Umar bin Abdul Aziz mempunyai ciri-ciri fisik yaitu berkulit cokelat, berwajah lembut dan tampan, berperawakan ramping, berjanggut rapi, bermata cekung, dan di keningnya terdapat bekas luka akibat sepakan kaki kuda. Ada pula yang mengatakan, ia berkulit putih, berwajah lembut dan tampan, berperawakan ramping dan berjenggot rapi.

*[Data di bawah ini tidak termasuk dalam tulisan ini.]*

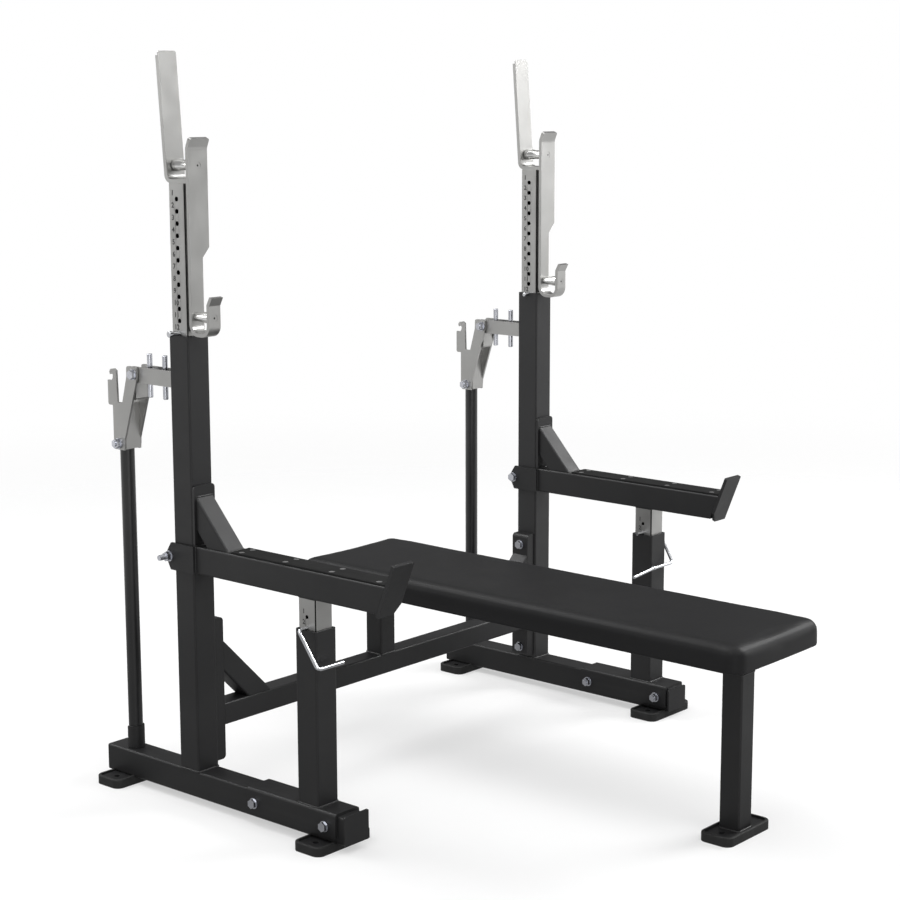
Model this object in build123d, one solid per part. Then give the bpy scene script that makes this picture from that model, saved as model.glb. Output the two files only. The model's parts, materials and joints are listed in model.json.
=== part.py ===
from build123d import *
import os

os.makedirs("parts", exist_ok=True)

# ---------------------------------------------------------------------------
# Competition bench press. Millimetres, +Z up, floor at Z = 0.
# The bench runs along Y with its foot end toward -Y; the barbell lies along X.
# Everything is drawn about the line of the uprights (y = 0) and then moved by
# RACK_Y, so that the finished bench stands centred on the origin.
# ---------------------------------------------------------------------------

RACK_Y = 419.0            # uprights' centre line, measured from the origin

# steel tube
TUBE = 60.0               # outer square tube of uprights, posts and base beams
TUBE_WALL = 4.0
INNER = 50.0              # inner square tube, crossbeam and bench legs
INNER_WALL = 3.0
CORNER = 4.5              # outer corner radius of the square tube

# overall layout
HALF_SPAN = 590.0         # centre line of each side frame
FLOOR_RUBBER = 8.0        # rubber under the foot plates
FOOT_T = 8.0              # foot plate thickness
BEAM_Z = FLOOR_RUBBER + FOOT_T      # underside of the base beams
BEAM_TOP = BEAM_Z + TUBE
BEAM_FRONT_LEFT = -474.0  # the left beam's end stands further out of its saddle
BEAM_FRONT_RIGHT = -457.0
BEAM_REAR = 274.0
END_T = 4.0               # end plates of the base beams
END_Z0 = 20.0
END_TOP_LEFT = 82.0
END_TOP_RIGHT = 74.0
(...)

Ada kisah Umar bin Khaththab mengenai kelahiran Umar bin Abdul Aziz. Cerita ini dikisahkan oleh Abdullah bin Zubair bin Aslam dari ayahnya dari kakeknya yang bernama Aslam. Ia menuturkan, “Suatu malam aku sedang menemani Umar bin Khattab berpatroli di Madinah. Ketika beliau merasa lelah, ketika beliau merasa lelah, beliau bersandar ke dinding di tengah malam, beliau mendengar seorang wanita berkata kepada putrinya, ‘Wahai putriku, campurlah susu itu dengan air.’ Maka putrinya menjawab, ‘Wahai ibunda, apakah engkau tidak mendengar maklumat Amirul Mukminin hari ini?’ Ibunya bertanya, ‘Wahai putriku, apa maklumatnya?’ Putrinya menjawab, ‘Dia memerintahkan petugas untuk mengumumkan, hendaknya susu tidak dicampur dengan air.’ Ibunya berkata, ‘Putriku, lakukan saja, campur susu itu dengan air, kita di tempat yang tidak dilihat oleh Umar dan petugas Umar.’ Maka gadis itu menjawab, ‘Ibu, tidak patut bagiku menaatinya di depan khalayak demikian juga menyelesihinya walaupun di belakang mereka.’ Sementara Umar mendengar semua perbincangan tersebut. Maka dia berkata, ‘Aslam, tandai pintu rumah tersebut dan kenalilah tempat ini.’ Lalu Umar bergegas melanjutkan patrolinya.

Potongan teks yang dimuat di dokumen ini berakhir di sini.